In his three years with the company, he's seen big results. Working with fleet managers on a daily basis, they have streamlined Nestlé's operations and improved the fleet. In doing so, they've not only helped the organization become a greener operation but have also yielded savings for the company.
Now, they have validation for all their hard work: Yerem is this year's Fleet Executive of the Year, an award co-sponsored by The CEI Group, Inc.
"It is a great honor to receive this award," he said. "I am in a unique position being able to support the fleet managers on decisions behind the scenes, and it is really great to be recognized for the work we have accomplished over the past couple years."
"Managing fuel costs is one of the most critical and difficult challenges facing fleets.
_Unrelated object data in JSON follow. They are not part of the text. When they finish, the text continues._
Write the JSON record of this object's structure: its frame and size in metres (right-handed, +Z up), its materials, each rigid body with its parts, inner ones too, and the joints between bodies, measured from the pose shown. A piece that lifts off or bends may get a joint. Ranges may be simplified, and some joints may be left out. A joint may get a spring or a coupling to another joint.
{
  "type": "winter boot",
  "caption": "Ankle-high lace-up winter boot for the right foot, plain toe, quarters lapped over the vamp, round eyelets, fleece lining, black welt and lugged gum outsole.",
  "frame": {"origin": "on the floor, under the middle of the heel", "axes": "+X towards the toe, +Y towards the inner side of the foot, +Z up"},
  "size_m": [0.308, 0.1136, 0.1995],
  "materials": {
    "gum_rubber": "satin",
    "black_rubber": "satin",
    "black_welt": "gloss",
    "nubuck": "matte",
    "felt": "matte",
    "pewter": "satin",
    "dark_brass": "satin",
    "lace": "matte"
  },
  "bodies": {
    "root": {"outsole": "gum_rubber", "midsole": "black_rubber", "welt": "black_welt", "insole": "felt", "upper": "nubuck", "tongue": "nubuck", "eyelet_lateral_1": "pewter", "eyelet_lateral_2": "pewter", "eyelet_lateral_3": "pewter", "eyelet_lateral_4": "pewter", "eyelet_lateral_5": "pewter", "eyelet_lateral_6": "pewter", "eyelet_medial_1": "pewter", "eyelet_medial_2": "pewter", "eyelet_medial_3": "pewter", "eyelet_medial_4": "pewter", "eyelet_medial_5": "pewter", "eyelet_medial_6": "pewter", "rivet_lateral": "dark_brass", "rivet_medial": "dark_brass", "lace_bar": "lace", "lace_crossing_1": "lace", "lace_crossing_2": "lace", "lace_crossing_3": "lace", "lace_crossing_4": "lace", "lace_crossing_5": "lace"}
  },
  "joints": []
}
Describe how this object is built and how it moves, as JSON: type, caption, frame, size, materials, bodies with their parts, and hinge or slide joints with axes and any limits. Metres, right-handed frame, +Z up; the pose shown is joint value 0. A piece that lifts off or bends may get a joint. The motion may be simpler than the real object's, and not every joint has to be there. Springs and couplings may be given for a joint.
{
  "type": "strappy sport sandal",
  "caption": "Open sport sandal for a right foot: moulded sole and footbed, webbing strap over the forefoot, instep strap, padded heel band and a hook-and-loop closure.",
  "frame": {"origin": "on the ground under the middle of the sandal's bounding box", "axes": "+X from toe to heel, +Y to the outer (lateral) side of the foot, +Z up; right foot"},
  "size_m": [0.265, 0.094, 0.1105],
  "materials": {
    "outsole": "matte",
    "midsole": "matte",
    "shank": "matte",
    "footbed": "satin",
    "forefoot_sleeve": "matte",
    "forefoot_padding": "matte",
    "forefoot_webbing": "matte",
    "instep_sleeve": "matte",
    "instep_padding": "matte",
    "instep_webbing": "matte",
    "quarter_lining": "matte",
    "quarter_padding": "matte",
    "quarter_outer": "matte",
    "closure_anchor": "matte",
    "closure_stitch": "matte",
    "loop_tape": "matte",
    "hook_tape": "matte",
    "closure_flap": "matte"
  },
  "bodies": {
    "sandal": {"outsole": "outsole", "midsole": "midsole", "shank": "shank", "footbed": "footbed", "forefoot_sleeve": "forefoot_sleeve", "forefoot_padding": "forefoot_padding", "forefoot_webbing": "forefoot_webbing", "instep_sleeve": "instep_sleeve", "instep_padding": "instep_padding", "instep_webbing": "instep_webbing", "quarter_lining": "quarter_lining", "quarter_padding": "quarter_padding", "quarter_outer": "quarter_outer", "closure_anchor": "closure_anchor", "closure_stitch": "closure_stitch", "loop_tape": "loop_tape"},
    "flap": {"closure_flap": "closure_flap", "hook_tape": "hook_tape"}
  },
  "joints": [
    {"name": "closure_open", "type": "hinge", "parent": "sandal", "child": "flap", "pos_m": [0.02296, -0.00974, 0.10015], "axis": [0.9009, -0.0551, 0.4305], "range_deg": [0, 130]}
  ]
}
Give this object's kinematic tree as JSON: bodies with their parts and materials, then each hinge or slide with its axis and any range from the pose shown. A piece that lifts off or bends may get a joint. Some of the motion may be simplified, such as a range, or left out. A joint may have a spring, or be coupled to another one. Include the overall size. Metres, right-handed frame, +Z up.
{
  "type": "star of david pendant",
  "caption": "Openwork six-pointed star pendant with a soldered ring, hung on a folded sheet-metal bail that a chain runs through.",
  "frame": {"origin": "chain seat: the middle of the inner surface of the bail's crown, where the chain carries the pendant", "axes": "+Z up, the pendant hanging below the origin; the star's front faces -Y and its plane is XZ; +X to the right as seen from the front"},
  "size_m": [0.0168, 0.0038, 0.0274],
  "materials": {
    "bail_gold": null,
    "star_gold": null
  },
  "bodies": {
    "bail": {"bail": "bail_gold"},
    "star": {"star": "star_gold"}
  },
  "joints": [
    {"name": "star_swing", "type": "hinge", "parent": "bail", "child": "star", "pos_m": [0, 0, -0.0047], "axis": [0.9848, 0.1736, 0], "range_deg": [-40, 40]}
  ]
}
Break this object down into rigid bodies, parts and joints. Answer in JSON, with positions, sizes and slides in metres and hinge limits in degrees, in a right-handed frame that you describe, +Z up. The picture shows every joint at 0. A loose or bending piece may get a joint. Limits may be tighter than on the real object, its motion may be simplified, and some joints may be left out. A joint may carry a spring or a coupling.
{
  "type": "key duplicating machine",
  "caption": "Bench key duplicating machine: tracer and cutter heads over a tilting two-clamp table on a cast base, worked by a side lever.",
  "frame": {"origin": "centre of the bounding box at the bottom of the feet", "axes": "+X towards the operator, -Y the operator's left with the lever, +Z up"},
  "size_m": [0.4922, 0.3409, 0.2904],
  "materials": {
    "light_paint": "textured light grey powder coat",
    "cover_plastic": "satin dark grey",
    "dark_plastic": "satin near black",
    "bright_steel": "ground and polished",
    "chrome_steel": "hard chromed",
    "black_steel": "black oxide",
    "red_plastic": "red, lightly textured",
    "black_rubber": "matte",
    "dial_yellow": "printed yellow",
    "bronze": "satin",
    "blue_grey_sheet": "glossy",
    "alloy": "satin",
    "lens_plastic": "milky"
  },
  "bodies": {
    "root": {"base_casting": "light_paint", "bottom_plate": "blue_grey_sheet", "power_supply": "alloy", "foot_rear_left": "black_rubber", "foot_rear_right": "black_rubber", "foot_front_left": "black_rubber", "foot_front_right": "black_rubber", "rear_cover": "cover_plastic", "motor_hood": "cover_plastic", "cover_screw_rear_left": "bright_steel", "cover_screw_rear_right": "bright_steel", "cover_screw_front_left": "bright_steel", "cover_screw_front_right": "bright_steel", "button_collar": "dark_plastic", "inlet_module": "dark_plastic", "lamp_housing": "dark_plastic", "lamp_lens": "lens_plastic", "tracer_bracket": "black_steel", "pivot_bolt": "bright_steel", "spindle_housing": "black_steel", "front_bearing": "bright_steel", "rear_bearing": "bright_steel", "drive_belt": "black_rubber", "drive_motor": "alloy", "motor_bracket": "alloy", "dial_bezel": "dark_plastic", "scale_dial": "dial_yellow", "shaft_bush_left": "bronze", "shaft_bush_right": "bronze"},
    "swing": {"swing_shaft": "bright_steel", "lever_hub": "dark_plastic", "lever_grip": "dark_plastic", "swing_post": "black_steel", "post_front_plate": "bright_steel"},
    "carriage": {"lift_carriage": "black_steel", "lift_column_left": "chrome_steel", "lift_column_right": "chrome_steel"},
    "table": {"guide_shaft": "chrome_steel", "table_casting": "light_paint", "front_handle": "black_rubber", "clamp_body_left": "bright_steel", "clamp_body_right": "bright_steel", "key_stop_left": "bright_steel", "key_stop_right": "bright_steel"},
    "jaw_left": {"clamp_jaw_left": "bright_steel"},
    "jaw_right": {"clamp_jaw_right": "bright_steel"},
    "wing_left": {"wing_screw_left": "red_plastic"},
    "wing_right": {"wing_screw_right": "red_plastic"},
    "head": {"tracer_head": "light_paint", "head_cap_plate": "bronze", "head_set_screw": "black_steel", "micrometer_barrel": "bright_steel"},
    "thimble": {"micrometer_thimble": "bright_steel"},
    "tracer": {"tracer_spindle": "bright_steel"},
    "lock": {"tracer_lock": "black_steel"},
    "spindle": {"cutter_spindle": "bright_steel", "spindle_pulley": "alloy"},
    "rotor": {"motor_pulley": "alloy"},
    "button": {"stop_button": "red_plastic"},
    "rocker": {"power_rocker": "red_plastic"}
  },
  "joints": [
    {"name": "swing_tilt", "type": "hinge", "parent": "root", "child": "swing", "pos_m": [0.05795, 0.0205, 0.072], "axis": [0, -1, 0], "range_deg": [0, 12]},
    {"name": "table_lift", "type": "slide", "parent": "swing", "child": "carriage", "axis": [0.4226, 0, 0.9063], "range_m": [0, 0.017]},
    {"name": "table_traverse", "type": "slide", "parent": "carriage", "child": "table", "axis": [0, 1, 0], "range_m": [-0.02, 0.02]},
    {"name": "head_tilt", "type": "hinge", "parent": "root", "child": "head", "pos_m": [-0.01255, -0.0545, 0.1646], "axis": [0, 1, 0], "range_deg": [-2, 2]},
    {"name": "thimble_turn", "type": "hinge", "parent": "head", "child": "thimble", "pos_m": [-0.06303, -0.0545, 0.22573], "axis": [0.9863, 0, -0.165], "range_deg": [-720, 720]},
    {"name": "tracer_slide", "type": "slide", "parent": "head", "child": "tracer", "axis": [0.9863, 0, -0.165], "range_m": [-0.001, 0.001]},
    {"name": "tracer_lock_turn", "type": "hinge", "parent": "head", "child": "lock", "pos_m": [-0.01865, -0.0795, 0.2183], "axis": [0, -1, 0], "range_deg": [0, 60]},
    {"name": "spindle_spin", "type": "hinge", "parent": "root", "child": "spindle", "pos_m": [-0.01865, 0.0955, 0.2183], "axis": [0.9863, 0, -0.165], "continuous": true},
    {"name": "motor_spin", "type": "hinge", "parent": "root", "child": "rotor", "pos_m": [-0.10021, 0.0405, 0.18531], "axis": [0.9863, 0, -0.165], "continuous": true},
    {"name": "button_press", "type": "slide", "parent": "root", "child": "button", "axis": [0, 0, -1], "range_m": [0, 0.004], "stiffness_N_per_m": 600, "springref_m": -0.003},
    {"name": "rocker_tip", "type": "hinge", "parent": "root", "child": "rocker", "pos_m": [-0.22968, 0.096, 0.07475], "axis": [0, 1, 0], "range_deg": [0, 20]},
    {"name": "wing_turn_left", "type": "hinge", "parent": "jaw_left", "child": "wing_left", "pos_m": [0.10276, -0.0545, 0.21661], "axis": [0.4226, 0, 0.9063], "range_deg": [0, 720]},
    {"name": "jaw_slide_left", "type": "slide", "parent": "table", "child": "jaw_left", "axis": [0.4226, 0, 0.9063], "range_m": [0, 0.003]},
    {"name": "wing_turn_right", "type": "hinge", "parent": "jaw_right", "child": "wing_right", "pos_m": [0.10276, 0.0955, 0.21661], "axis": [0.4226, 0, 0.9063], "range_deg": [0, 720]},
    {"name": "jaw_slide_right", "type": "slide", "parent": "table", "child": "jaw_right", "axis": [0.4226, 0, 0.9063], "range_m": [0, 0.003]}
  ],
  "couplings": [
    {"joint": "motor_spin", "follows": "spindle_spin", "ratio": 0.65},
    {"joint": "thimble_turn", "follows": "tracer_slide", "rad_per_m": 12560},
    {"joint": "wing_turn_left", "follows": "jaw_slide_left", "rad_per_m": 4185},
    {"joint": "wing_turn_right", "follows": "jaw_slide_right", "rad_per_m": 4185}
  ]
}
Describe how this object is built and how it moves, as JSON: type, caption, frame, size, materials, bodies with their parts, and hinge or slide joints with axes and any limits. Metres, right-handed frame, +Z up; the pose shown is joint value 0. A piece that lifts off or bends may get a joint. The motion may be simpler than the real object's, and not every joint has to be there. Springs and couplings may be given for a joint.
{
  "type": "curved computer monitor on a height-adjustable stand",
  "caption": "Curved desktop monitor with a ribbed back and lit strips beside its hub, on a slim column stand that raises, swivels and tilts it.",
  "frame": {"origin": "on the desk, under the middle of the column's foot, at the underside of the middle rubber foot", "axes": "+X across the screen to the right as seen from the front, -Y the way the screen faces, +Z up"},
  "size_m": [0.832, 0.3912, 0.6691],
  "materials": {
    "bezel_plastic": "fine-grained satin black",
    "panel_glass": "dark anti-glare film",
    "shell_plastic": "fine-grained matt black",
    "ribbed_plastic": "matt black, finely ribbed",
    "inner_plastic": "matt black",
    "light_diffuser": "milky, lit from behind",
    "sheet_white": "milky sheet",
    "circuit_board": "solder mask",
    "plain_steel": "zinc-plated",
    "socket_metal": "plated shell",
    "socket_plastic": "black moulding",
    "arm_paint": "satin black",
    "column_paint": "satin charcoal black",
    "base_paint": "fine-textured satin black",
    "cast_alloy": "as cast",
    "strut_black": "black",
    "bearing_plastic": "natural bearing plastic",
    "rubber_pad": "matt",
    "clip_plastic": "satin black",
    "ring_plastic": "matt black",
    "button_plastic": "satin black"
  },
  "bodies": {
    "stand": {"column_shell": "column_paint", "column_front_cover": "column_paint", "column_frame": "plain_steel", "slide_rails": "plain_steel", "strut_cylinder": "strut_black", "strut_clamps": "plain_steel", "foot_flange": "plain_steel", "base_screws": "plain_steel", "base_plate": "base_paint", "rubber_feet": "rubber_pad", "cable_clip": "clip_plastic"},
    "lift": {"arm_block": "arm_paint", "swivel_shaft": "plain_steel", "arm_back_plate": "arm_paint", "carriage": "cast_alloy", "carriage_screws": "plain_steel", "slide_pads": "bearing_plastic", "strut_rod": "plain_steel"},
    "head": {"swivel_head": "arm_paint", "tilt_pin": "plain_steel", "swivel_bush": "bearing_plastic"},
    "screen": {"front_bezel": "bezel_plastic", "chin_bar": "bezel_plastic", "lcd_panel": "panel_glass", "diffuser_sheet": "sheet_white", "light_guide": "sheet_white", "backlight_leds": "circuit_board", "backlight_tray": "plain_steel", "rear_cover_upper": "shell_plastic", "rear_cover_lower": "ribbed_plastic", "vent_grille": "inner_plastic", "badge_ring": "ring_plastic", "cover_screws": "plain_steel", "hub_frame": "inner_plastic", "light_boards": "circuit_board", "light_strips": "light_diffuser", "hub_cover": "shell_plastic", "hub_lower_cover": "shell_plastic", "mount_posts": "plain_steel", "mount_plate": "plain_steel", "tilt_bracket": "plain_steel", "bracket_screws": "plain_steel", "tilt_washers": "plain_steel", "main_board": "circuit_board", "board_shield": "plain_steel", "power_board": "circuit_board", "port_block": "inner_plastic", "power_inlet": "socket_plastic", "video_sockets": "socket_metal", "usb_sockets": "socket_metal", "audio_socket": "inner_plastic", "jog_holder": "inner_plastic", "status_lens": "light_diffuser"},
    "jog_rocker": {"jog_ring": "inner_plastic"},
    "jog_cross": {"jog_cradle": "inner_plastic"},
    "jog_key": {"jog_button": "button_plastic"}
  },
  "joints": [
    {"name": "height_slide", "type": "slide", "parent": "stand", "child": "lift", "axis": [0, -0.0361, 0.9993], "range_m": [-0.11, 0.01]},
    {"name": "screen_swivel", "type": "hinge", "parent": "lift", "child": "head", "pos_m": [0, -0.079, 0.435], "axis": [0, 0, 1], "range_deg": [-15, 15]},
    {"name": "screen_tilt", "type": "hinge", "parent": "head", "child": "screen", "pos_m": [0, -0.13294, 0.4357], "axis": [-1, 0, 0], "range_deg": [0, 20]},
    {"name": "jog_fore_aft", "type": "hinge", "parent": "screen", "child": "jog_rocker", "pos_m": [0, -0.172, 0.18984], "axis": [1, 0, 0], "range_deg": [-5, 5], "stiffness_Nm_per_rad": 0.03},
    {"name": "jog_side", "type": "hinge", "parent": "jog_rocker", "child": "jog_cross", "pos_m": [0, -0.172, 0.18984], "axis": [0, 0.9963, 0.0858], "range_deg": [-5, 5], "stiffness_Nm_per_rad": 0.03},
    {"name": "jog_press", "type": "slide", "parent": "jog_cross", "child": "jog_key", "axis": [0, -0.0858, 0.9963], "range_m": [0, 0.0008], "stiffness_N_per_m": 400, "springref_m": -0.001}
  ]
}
Dean Yerem has demonstrated leadership and innovation in tackling this problem on a global basis for Nestlé and has shown us that it can be done. All the candidates were worthy, but his selection sends a particularly timely message to fleets around the world," said Wayne Smolda, CEO and founder of The CEI Group, Inc. "CEI has been proud to be a co-sponsor of this award with Bobit for the last 10 years. It is a very fitting way to acknowledge that fleet best practices are achieved through the cooperation among managers and executives with different but complementary tasks and skills."
Yerem has implemented several highly successful fleet initiatives over the last three years, and those initiatives are yielding major savings.
"My role at Nestlé Business Services - Procurement allows me to be in a great position to support the operating companies in North America. Many employees in Nestlé don't have as many opportunities to gain that unique exposure in working with all the businesses," he said. These operating companies include Nestlé Nutrition, Nestlé Purina PetCare, Nestlé USA, and Nestlé Waters North America.
Prior to joining Nestlé, Yerem held a similar role with The Walt Disney company for four years. "It was a wonderful experience and really helped ready me for working for a global company, like Nestlé, with its many complexities," he said.
CEI Founder and CEO Wayne Smolda (left) and Ed Bobit (right), founder and chairman of Bobit Business Media, congratulate Dean Yerem on his Fleet Executive of the Year win after the awards presentation at the NAFA I&E in April.
Yerem's recognition as Fleet Executive of the Year is due in large part to his leadership role in initiatives that streamline overall fleet processes and help promote greener operations, while also driving key savings for the company.
"In my role, I need to continually find the best value and benefit for the company while being aware of the different needs of my stakeholders. Trying to align opportunities and initiatives is one of the main things I do on a day-to-day basis. Nestlé does an outstanding job of always providing opportunities, training, and goals that allow the individual to succeed - and contribute to the company's overall success, too."
Yerem's first goal in his role was to identify the differences between the operating companies he supports and look for ways to influence the cost points for the fleet. One initiative he implemented was to convert a U.S. fleet from six- to four-cylinder units over a three-year period. This transition has improved the performance of the fleet and saved on capital and fuel expenditures.
This effort also resulted in a greener fleet, an achievement Yerem took advantage of promoting further. "We made sure to communicate 'green' driving practices and followed up with quarterly newsletters for reinforcement of the success we were gaining. It not only became a green initiative, but these environmentally friendly driving habits have reduced our accident rate as well."
Overall, Yerem and his teams have suggested adjustments in the selector list and a focus on more fuel-efficient vehicles, which will lower CO2 by more than 3,000 tons each year.
Another effort spearheaded by Yerem in the last three years was an evaluation of personal-use fees between the various operating companies. This led to a phased implementation of set levels for personal-use fees for all drivers.
A third initiative Yerem led was to reduce the number of vans in the fleet over time. By surveying drivers, Yerem's team identified those vans unnecessary to the fleet and has now made major reductions in the van fleet and cost over the past two years.
In 2009 alone, Yerem's initiatives in the U.S. and Canada have seen a reduction of more than 300,000 gallons of fuel and a 15-percent reduction in emissions, resulting in savings for the company.
Yerem's most recent success was to tie in Nestlé's global partnerships in a bid process with a car manufacturer that covered all of the U.S., Canada, and Mexico. "We leveraged our position with some of our partners and created new partnerships along the way," Yerem said.